В Москве предложенную американцами «разрядку» и немецкие инициативы встретили настороженно, поскольку СССР пребывал в состоянии общей стратегической тревоги. После столкновений советских и китайских сил на реке Уссури, после того, как стало известно, что Мао ускоренными темпами разрабатывает ядерное и обычное оружие, «окружение» Советского Союза НАТО на западе и Китаем на востоке начало приобретать все более отчетливые очертания. Поэтому представлялось крайне важным договориться с американцами и немцами и виделось абсолютно необходимым не допустить сближения Никсона и Мао в ущерб СССР. Москву также тревожила Ostpolitik Брандта, поскольку та грозила ослабить укрепленную немалыми усилиями обороноспособность ГДР и рано или поздно могла привести к воссоединению Германии. В этих условиях наилучший курс действий состоял в том, чтобы попытаться извлечь выгоду из текущей позиции силы и обеспечить признание Бонном территориального урегулирования в Европе (или хотя бы сделать грядущее поглощение ГДР «управляемым», дабы гарантировать, как заявил глава КГБ Юрий Андропов, что окрепшая Западная Германия «с пониманием отнесется» к советским требованиям).[1311]
Тем временем Брандт продолжал реализовывать свою Ostpolitik. В середине августа 1970 года он заключил в Москве договор с Советским Союзом, по которому ФРГ фактически признавала ГДР и отказывалась от пограничных споров из-за линии Одер – Нейсе с Польшей; ФРГ также подтверждала, что не намерена добиваться пересмотра прежних договоренностей силой. Аналогичное соглашение с Польшей было подписано в начале декабря, а несколько дней спустя Брандт встал на колени у мемориала в Варшавском гетто, каясь за преступления нацистов. В начале сентября следующего года четыре державы-победительницы наконец согласовали статус Берлина. Затем, в самом конце 1972 года, когда геополитические основы уже были заложены, ГДР и ФРГ подписали договор базового регулирования отношений между двумя половинами некогда единой страны. Несмотря на интенсивное давление советской и восточногерманской сторон, Бонн, однако, отказался официально признать ГДР и направить туда своего посла. Вместо этого ФРГ вызвалась учредить «постоянное представительство» и создать министерство, в задачу которого будут входить исключительно «внутринемецкие» дела.
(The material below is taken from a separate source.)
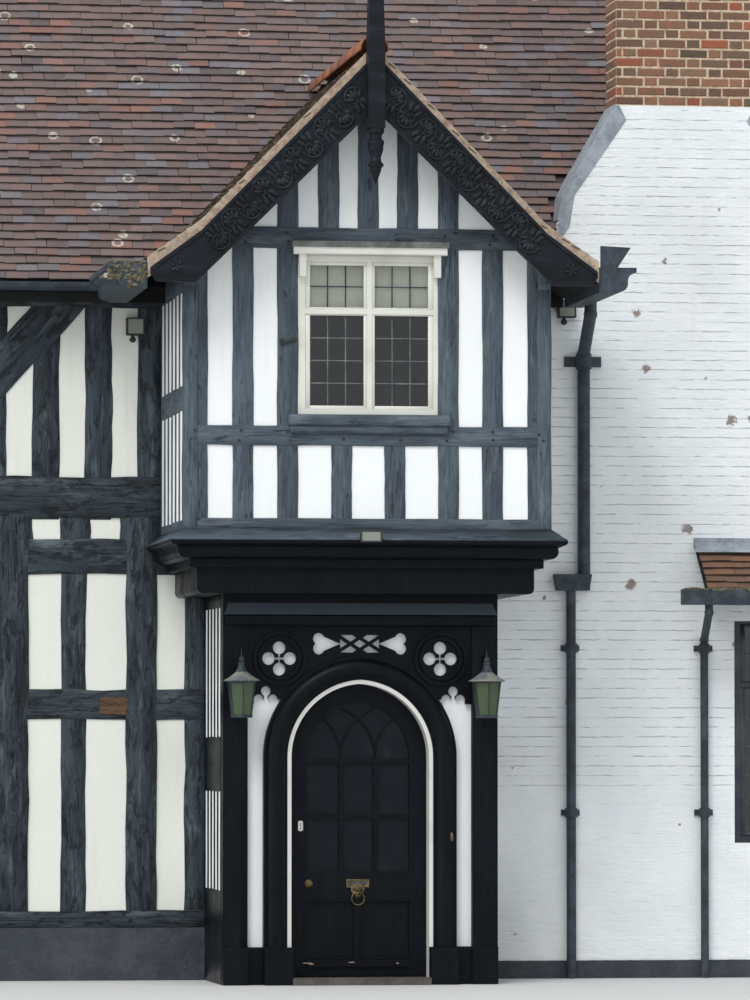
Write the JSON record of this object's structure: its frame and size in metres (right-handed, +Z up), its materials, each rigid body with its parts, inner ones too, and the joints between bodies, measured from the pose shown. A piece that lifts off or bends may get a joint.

В свою очередь, правящий режим ГДР обязался разрешить тщательно контролируемые перемещения населения между двумя государствами, особенно между Западным и Восточным Берлином и в пределах пограничной зоны. Через год после этого Бонн заключил договор с Чехословакией, в котором объявлял об отказе поддерживать далее судетских немцев. Обе Германии вошли в состав Организации Объединенных Наций. Не оспаривая ничьих границ, наоборот, подтверждая территориальный статус-кво, Брандт, таким образом, изменил динамику отношений Востока и Запада и тем самым осуществил фундаментальный геополитический сдвиг в самом сердце Европы.
Советский Союз вполне удовлетворился подобным исходом. «Впервые после войны, – сказал Громыко Верховному Совету СССР в июне 1972 года, – крупное капиталистическое государство, официальный преемник гитлеровской Германии, признало по договору западные границы Народной Республики Польши и установленный раздел Германии на ГДР и ФРГ». Это означает, продолжил он, «дальнейшее укрепление западных границ социалистического содружества».[1312]
Теперь Москва могла разбираться с Пекином на востоке с большим спокойствием и уверенностью. При этом СССР рассчитывал на западные инвестиции и продажу излишков зерна по рыночным ценам; так Никсон «подсластил пилюлю» для советского руководства (и для аграрного лобби у себя дома). Тем не менее не Мао и не экономические отношения, а именно Германия оставалась главной заботой Москвы. «Киссинджер считает, что Китай сыграл решающую роль в том, чтобы заставить нас ощутить потребность в налаживании контактов с Соединенными Штатами, – говорил советский эксперт по США Георгий Арбатов. – Но на деле Берлин был гораздо важнее, без него ничего бы не произошло. Признание Восточной Германии было для нас наиважнейшим, и мы не хотели этим рисковать».[1313] Если коротко, СССР поддержал «разрядку» потому, что увидел в ней способ решить «немецкий вопрос».